start

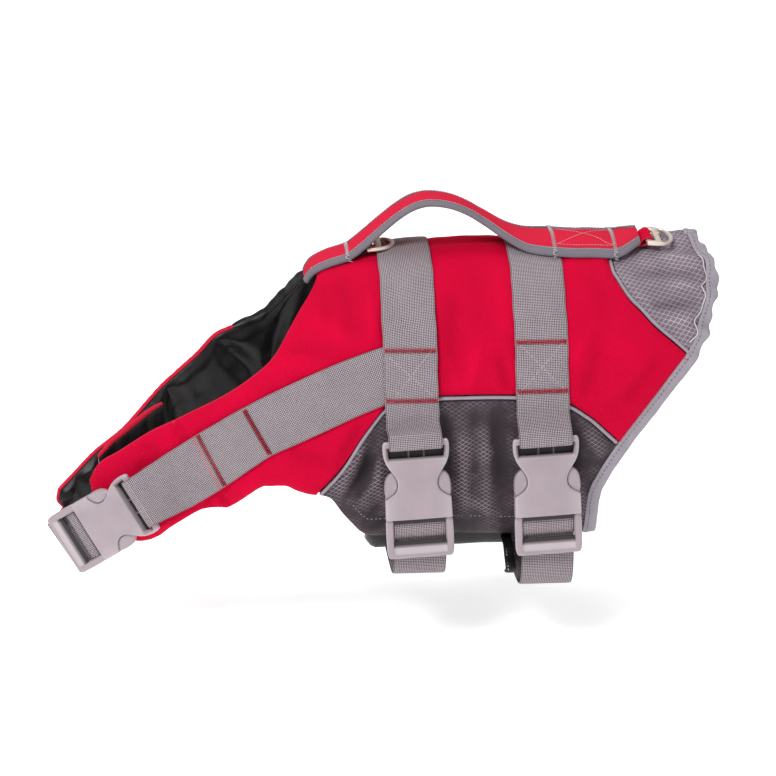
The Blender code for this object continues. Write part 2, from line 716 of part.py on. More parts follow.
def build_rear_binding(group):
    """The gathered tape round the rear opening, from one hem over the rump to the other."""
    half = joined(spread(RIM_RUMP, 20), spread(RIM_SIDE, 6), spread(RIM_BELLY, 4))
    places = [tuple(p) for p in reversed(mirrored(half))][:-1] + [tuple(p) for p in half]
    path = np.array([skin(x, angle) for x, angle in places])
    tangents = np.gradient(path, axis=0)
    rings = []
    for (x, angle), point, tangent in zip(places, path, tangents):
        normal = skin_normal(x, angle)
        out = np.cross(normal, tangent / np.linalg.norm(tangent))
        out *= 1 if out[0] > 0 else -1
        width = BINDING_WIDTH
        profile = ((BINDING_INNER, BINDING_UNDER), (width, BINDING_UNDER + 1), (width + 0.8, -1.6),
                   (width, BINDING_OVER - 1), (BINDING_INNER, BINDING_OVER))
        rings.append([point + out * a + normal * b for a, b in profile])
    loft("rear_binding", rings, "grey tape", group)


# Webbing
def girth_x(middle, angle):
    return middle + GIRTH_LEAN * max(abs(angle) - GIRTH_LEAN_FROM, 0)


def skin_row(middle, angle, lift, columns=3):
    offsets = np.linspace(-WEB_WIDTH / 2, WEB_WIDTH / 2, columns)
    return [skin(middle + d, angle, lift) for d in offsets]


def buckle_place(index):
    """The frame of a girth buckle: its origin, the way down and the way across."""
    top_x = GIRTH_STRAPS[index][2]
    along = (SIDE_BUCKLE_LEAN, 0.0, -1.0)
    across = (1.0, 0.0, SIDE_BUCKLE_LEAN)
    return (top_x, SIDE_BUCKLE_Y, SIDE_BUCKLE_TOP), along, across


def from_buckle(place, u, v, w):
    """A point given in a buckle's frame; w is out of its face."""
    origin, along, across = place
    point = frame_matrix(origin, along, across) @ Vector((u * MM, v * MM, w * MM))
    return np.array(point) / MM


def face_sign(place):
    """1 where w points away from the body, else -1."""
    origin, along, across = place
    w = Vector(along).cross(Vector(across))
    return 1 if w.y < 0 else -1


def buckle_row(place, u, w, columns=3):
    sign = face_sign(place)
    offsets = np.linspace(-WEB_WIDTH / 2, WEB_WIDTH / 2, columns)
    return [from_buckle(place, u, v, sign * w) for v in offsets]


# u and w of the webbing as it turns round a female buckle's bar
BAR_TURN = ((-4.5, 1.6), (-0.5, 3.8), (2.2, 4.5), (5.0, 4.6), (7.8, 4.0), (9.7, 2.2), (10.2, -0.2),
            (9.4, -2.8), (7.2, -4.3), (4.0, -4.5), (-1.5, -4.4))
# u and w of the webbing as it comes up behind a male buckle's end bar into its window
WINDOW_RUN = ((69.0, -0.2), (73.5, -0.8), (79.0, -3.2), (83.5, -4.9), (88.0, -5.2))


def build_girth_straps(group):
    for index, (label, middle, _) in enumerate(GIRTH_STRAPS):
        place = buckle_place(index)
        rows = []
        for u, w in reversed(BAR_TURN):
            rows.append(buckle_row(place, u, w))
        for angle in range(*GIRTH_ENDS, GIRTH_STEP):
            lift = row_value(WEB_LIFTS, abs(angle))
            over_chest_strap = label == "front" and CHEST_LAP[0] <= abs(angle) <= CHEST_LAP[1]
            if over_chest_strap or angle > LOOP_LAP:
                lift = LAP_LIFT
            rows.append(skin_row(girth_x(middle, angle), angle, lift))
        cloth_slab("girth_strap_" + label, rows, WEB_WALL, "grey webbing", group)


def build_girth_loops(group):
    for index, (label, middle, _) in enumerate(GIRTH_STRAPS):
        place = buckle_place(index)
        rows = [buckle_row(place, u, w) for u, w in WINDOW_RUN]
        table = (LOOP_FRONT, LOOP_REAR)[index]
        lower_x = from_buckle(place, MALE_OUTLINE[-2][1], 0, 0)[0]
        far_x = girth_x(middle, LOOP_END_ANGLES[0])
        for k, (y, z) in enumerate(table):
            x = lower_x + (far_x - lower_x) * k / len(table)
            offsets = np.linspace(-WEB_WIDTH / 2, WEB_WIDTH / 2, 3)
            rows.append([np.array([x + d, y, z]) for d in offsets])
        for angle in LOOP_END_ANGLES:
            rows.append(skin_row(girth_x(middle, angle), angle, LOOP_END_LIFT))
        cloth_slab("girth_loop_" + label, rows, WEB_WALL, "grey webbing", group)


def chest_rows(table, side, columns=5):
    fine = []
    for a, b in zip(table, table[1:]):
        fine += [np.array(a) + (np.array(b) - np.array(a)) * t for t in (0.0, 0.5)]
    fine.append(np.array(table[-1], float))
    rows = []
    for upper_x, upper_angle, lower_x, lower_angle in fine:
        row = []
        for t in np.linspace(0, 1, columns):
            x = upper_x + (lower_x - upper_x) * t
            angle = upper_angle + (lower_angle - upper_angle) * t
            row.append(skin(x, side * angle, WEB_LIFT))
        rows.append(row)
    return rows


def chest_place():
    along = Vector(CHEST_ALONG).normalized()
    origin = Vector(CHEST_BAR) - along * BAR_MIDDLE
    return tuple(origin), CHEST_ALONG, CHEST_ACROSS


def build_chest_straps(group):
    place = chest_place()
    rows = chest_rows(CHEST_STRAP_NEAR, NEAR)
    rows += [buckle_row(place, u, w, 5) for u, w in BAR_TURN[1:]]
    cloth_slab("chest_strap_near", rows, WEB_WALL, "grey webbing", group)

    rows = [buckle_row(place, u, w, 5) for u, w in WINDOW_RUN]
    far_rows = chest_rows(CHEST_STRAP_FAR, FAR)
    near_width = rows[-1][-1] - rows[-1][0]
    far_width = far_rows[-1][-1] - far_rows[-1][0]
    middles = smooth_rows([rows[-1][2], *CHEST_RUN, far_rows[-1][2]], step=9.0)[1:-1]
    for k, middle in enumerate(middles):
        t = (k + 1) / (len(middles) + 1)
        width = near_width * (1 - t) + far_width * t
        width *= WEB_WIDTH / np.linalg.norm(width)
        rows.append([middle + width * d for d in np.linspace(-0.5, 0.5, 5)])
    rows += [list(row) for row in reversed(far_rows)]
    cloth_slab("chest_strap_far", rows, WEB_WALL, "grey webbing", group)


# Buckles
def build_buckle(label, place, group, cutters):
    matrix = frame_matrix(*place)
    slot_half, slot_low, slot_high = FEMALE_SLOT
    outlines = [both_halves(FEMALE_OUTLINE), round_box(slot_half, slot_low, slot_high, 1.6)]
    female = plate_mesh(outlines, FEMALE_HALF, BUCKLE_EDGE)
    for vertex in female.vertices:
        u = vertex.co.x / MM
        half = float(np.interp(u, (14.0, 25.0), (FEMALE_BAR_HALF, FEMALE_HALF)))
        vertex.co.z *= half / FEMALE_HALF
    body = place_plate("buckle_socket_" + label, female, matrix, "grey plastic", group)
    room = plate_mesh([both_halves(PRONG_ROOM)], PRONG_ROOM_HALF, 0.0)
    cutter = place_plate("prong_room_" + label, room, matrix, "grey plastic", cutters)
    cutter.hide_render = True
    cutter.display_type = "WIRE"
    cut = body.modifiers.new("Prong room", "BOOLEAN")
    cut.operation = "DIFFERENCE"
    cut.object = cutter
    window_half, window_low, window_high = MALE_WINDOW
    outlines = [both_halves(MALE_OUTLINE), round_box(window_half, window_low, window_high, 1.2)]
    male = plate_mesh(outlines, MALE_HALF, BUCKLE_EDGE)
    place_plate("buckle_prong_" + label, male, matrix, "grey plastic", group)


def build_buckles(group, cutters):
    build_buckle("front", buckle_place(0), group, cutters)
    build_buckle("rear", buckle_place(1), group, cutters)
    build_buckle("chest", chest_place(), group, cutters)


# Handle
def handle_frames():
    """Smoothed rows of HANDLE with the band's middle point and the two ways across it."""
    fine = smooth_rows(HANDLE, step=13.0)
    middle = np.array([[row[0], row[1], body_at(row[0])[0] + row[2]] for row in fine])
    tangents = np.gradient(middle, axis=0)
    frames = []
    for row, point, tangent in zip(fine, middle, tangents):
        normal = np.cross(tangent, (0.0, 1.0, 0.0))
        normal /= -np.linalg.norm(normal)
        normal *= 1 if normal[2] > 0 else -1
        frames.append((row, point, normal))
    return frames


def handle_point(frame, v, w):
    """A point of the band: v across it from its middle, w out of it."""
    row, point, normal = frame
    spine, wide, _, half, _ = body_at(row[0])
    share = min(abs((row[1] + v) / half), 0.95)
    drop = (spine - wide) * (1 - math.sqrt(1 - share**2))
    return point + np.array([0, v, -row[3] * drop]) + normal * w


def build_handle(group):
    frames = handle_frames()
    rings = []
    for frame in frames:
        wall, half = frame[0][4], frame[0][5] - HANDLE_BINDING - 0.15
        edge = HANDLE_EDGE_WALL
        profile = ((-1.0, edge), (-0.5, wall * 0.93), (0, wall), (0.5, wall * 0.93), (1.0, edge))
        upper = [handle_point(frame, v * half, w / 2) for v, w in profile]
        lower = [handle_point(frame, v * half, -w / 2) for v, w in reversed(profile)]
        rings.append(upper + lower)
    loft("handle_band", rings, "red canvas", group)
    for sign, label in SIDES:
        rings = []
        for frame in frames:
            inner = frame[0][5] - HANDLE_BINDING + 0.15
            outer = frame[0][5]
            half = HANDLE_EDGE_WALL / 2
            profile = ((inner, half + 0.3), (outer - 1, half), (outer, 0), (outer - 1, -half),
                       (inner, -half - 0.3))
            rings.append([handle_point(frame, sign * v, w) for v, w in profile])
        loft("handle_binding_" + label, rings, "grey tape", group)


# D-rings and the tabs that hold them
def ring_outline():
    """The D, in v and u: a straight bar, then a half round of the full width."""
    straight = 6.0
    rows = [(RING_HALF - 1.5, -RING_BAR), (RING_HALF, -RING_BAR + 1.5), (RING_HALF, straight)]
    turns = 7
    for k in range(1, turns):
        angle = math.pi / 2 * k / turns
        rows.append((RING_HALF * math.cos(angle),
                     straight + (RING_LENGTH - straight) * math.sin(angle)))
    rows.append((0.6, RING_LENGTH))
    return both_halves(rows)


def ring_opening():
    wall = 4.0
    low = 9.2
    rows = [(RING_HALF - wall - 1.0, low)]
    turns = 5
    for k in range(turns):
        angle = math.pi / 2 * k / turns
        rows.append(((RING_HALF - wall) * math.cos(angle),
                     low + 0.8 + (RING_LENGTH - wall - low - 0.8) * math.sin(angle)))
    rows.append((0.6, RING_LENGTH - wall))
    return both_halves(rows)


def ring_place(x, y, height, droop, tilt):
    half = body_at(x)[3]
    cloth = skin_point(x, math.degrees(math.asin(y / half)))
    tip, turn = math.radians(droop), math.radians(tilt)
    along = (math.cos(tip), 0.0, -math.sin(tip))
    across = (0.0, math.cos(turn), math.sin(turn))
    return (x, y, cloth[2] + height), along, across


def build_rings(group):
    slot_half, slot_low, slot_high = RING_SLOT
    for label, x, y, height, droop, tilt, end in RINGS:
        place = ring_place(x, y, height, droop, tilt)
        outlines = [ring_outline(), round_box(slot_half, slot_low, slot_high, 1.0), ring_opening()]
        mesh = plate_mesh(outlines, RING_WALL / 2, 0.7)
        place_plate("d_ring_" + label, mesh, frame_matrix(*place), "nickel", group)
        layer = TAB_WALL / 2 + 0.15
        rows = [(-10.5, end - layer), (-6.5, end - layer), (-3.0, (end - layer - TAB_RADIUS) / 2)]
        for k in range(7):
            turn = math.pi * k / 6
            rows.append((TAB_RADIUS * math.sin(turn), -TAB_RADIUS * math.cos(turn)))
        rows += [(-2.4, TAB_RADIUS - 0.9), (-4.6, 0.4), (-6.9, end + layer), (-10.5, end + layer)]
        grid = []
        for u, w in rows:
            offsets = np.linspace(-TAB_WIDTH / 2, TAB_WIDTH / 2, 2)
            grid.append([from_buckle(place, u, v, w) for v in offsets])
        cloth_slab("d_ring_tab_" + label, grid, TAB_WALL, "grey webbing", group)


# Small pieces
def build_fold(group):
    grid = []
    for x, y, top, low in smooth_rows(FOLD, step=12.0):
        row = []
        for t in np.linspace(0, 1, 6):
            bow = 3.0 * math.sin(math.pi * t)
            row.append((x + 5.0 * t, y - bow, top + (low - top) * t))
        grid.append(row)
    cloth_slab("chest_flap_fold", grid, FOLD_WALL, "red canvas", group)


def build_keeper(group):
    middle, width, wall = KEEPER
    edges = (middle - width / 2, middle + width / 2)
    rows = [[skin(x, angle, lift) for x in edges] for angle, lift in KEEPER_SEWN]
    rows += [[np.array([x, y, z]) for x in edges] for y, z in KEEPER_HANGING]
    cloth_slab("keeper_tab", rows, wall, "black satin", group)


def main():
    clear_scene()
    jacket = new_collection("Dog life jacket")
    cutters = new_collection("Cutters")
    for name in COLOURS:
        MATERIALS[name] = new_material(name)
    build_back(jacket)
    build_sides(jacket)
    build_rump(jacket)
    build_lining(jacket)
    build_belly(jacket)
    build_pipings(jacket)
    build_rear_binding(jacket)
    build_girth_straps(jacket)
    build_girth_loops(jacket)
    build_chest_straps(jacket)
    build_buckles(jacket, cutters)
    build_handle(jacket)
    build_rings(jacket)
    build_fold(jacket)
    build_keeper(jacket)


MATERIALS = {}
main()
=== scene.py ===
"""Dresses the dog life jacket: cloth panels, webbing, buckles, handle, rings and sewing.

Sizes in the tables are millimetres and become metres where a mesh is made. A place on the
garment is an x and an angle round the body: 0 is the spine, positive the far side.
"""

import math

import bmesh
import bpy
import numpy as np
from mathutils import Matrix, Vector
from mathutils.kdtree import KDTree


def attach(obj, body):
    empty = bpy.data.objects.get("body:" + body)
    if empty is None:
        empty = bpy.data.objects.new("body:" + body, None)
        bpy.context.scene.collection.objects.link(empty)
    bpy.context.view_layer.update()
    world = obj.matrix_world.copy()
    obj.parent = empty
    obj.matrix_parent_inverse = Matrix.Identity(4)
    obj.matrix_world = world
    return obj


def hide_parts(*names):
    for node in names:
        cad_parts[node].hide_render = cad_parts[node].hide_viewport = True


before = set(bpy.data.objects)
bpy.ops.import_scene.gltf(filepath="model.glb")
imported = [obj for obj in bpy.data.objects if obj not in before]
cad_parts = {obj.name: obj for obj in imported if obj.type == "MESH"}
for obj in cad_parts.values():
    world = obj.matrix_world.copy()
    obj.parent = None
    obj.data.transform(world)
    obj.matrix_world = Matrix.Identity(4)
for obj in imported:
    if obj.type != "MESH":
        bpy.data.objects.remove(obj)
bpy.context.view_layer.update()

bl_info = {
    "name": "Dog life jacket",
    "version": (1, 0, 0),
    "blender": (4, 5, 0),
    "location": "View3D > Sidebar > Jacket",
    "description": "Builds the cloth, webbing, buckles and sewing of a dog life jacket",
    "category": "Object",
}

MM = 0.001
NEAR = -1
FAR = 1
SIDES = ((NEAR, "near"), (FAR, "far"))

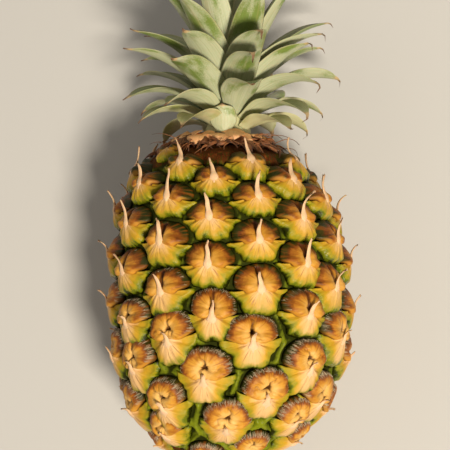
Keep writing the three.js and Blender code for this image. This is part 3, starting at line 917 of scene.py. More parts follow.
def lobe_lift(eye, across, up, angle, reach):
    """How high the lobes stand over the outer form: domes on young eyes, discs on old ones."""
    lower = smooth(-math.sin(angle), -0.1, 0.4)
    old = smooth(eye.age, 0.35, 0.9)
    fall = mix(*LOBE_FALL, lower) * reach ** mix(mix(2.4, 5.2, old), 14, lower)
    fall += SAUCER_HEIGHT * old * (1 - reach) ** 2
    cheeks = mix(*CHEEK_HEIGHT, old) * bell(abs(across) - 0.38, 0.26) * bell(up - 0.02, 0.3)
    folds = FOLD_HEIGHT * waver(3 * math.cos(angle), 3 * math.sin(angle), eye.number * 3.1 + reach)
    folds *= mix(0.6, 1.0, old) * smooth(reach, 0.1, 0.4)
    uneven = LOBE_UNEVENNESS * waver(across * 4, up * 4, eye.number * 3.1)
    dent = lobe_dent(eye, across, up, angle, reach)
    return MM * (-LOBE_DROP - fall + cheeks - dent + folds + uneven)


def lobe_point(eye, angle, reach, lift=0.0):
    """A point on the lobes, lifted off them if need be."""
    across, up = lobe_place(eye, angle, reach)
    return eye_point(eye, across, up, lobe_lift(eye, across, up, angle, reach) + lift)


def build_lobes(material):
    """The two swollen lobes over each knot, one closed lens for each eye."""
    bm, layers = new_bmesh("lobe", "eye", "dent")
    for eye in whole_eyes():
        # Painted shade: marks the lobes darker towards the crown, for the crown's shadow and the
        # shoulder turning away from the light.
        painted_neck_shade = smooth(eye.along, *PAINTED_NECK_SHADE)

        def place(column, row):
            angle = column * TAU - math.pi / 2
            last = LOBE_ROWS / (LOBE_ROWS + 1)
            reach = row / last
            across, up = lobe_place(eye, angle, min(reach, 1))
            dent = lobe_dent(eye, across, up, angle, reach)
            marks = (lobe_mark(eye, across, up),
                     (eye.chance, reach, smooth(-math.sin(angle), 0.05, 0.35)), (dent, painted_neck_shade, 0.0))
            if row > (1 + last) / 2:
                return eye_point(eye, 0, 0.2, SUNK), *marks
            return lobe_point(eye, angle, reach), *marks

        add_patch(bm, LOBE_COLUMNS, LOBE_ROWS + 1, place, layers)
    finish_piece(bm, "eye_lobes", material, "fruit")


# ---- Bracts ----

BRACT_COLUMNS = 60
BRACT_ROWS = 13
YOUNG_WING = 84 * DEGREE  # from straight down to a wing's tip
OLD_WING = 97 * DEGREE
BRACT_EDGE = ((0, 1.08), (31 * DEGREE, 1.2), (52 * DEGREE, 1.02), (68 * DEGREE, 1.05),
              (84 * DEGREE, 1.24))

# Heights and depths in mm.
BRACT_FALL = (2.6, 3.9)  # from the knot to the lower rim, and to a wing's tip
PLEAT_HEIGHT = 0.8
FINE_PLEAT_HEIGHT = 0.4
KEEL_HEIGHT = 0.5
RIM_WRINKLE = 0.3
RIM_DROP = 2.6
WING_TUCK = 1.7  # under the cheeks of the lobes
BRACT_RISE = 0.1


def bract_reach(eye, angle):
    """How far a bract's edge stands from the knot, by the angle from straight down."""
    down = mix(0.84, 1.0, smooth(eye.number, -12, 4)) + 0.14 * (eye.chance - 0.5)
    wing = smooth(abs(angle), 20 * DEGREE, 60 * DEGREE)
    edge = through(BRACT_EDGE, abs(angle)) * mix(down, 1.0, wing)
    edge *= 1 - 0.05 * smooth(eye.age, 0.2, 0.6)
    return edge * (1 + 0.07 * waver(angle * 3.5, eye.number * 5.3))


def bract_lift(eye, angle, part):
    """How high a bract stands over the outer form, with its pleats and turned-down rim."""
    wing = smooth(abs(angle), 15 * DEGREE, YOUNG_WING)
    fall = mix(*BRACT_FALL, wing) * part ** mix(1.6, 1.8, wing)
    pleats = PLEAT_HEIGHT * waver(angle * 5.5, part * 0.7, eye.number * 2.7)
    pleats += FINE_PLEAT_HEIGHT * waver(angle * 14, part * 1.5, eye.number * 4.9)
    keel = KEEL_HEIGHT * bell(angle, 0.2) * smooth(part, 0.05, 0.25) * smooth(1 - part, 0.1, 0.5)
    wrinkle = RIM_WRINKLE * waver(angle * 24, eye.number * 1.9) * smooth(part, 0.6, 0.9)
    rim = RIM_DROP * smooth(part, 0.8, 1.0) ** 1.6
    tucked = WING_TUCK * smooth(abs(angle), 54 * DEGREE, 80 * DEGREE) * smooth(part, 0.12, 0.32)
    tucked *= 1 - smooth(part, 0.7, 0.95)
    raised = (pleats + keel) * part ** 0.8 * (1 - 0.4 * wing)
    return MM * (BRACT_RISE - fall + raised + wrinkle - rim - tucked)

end

REQUIRED WORK
Only the lines from the one containing "Keep writing the" through the one containing "return MM * (-LOBE_DROP" are to be extracted, exactly as they appear, with both ends included.

FINAL ANSWER
Keep writing the three.js and Blender code for this image. This is part 3, starting at line 917 of scene.py. More parts follow.
def lobe_lift(eye, across, up, angle, reach):
    """How high the lobes stand over the outer form: domes on young eyes, discs on old ones."""
    lower = smooth(-math.sin(angle), -0.1, 0.4)
    old = smooth(eye.age, 0.35, 0.9)
    fall = mix(*LOBE_FALL, lower) * reach ** mix(mix(2.4, 5.2, old), 14, lower)
    fall += SAUCER_HEIGHT * old * (1 - reach) ** 2
    cheeks = mix(*CHEEK_HEIGHT, old) * bell(abs(across) - 0.38, 0.26) * bell(up - 0.02, 0.3)
    folds = FOLD_HEIGHT * waver(3 * math.cos(angle), 3 * math.sin(angle), eye.number * 3.1 + reach)
    folds *= mix(0.6, 1.0, old) * smooth(reach, 0.1, 0.4)
    uneven = LOBE_UNEVENNESS * waver(across * 4, up * 4, eye.number * 3.1)
    dent = lobe_dent(eye, across, up, angle, reach)
    return MM * (-LOBE_DROP - fall + cheeks - dent + folds + uneven)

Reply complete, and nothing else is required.